One of my former clients took a while to pay my services.

It was an agony, honestly. The client did not update me every time the deadline payment past.

I am the type of person who ensures that my payments are due. On the other hand, I believe that if someone owes me, it is his or her responsibility to update me on the payments. I really do not like following up. In the first place, I was not the one who has a due.

So what do you do when this happens? A recent webinar with a Filipino lawyer gave these tip: PROTECT YOURSELF.


  1. First and foremost, make sure you have a signed agreement that specifies details about payment. Indicate in the agreement a full payment or partial payment upfront. This is to make sure that you will have your payment right away just in case a delay happens.
  2. If your client is within the Philippines, Philippines laws apply to those delayed or delinquent payors. If you have not heard anything from your client, it is best to consult a lawyer.
  3. If your client is outside the Philippines, they are not governed by our laws. Worst case scenario is filing a complaint against them in their country (let’s hope this does not happen to us).
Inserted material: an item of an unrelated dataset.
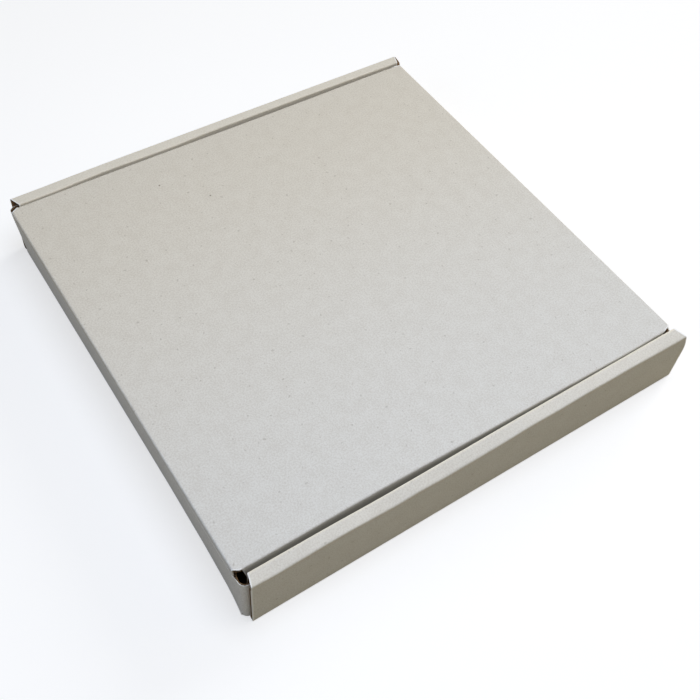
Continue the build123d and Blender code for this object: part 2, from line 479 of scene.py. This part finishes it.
def settled(points):
    """The tray as it stands folded: its ends lean, one rim sags and one corner's foot swells.

    A point goes outwards by a straight line between what the rim does at its inner and its outer
    fold, faded over the three millimetres inside them, in proportion to its height. It sags by
    near_sag in proportion to the square of its height. The last twenty millimetres of the rear
    wall's foot are set back, ever more towards the corner at -X.
    """
    x, y, z = (points[..., k] for k in range(3))
    outer, inner = (np.where(x > 0, far, near) for far, near in zip(far_rim(y), near_rim(y)))
    share = np.clip((np.abs(x) - inner_x) / (end_x - inner_x), 0, 1)
    fade = np.clip(1 + (np.abs(x) - inner_x) / 3.0, 0, 1)
    rise = np.clip(z / height, 0, 1)
    outwards = (inner + (outer - inner) * share) * fade * rise
    sag = near_sag(y) * share * rise**2 * (x < 0)
    swell = np.interp(x, [-100.0, -95.0, -88.5, -68.0, -40.0], [2.1, 1.5, 0.9, 0.3, 0.0])
    foot = np.clip(1 - z / hinge_z, 0, 1) * np.clip((y - rear_y + 20.05) / 20.0, 0, 1)
    foot = foot * (x > -wall_x - 0.1)
    return np.stack([x + np.sign(x) * outwards, y + swell * foot, z - sag], axis=-1)


def tray_shell(outer, inward, flat, present=None, hems=(1, 1)):
    """Shell of board from a grid that is bent first as the tray was."""
    return board_shell(settled(outer), inward, flat, present, hems)


def tab_edges(gap=0.0):
    """Both edges of both locking tabs along Y, or of their slots with a gap at each edge."""
    half = tab_width / 2 + gap
    return tab_middle + tab_apart / 2 * np.array([-1, -1, 1, 1]) + half * np.array([-1, 1, -1, 1])


def rolled_end(name, side):
    """Outer panel, rim and inner panel, rolled over the dust flaps. side is 1 at +X and -1 at -X.

    The section is ruled along Y, and the ends of its rows run in a straight line across the rim,
    from the outer panel's to the inner panel's. The last row is only there at the two locking
    tabs, which go down through the slots of the base.
    """
    # rear and front ends of the outer panel and of the inner one, which differ by side
    rear_out, rear_in, front_out, front_in = {
        -1: (101.1, 99.55, -100.7, -98.3),
        1: (101.4, 99.3, -99.3, -97.8),
    }[side]
    points, inward, flat = fold_path(
        [(end_x - crease, 0), (end_x, 0), (end_x, height), (inner_x, height), (inner_x, tab_foot)],
        [fold, fold, fold],
        spacing=3.0,
    )
    flat[-2] += points[-2, 1] - panel_foot
    points[-2, 1] = panel_foot
    rolled = np.clip((end_x - points[:, 0]) / (end_x - inner_x), 0, 1) * (flat > height)
    rear = rear_out + (rear_in - rear_out) * rolled
    # the outer panel's front edge turns in under the rim
    fronts = [front_y + 0.05, front_y + 0.1, -102.8, -101.2, front_out]
    front = np.interp(points[:, 1], [0, 20, 24, 28.7, 30.4], fronts)
    front = np.where(rolled > 0, front_out + (front_in - front_out) * rolled, front)
    at_tabs = (tab_edges() - front_in) / (rear_in - front_in)
    shares = np.unique(np.concatenate([np.linspace(0, 1, 61), at_tabs]))
    middle = front_in + (shares[1:] + shares[:-1]) / 2 * (rear_in - front_in)
    present = np.ones((len(points) - 1, len(shares) - 1), bool)
    present[-1] = np.abs(np.abs(middle - tab_middle) - tab_apart / 2) < tab_width / 2
    sheet = strip(
        (points, inward, flat),
        front,
        rear,
        shares,
        lambda a, b, t: (side * a, t, b),
        lambda s, t: (side * (end_x - crease + s), t),
    )
    return make_piece(name, "tray", [tray_shell(*sheet, present)])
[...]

On my end, I did the following to follow-up the pay for my services:

  1. I re-sent my email with the invoice attachment. After a few days, I re-sent it again. In my earlier 8-to-5 job, we adapt this follow-up type:
    Click Forward email.
    Above the message, type these:
    – after one day: Second send
    – after two days: Third send!
    – after three days: Fourth send! Please reply.
  2. I contacted the client through Skype on the deadline. When it was not met, I sent a message every other day. When I still did not get any news, I bombarded the client with messages every day.
  3. I contacted the client through other means [think Viber, WhatsApp, Telegram, other related messaging tools). I even sent the client an SMS. Same format with Skype – I sent messages to the client many times.
  4. When I did not get any reply, I unleashed my Hulk side (well, a bit). I told this to the client: “Hi. I would appreciate getting feedback or an update from you about the pay for my services because I have not heard anything from you. Please reply to me because I really don’t like following up on you every day; it is a waste of time for both of us. Besides, I am not the one who owes anything.”

In the tips that I gave, the underlying lesson is that you should have the contact details of your client. If worst had come, I would have called the client.

I saw in a Facebook post previously that says “Freelancer does not mean my services are free.” (I could find the post now, but this blog post say about it too). Well, I don’t mean to hurt anyone, but that’s the reason I call myself as a virtual assistant or a virtual professional.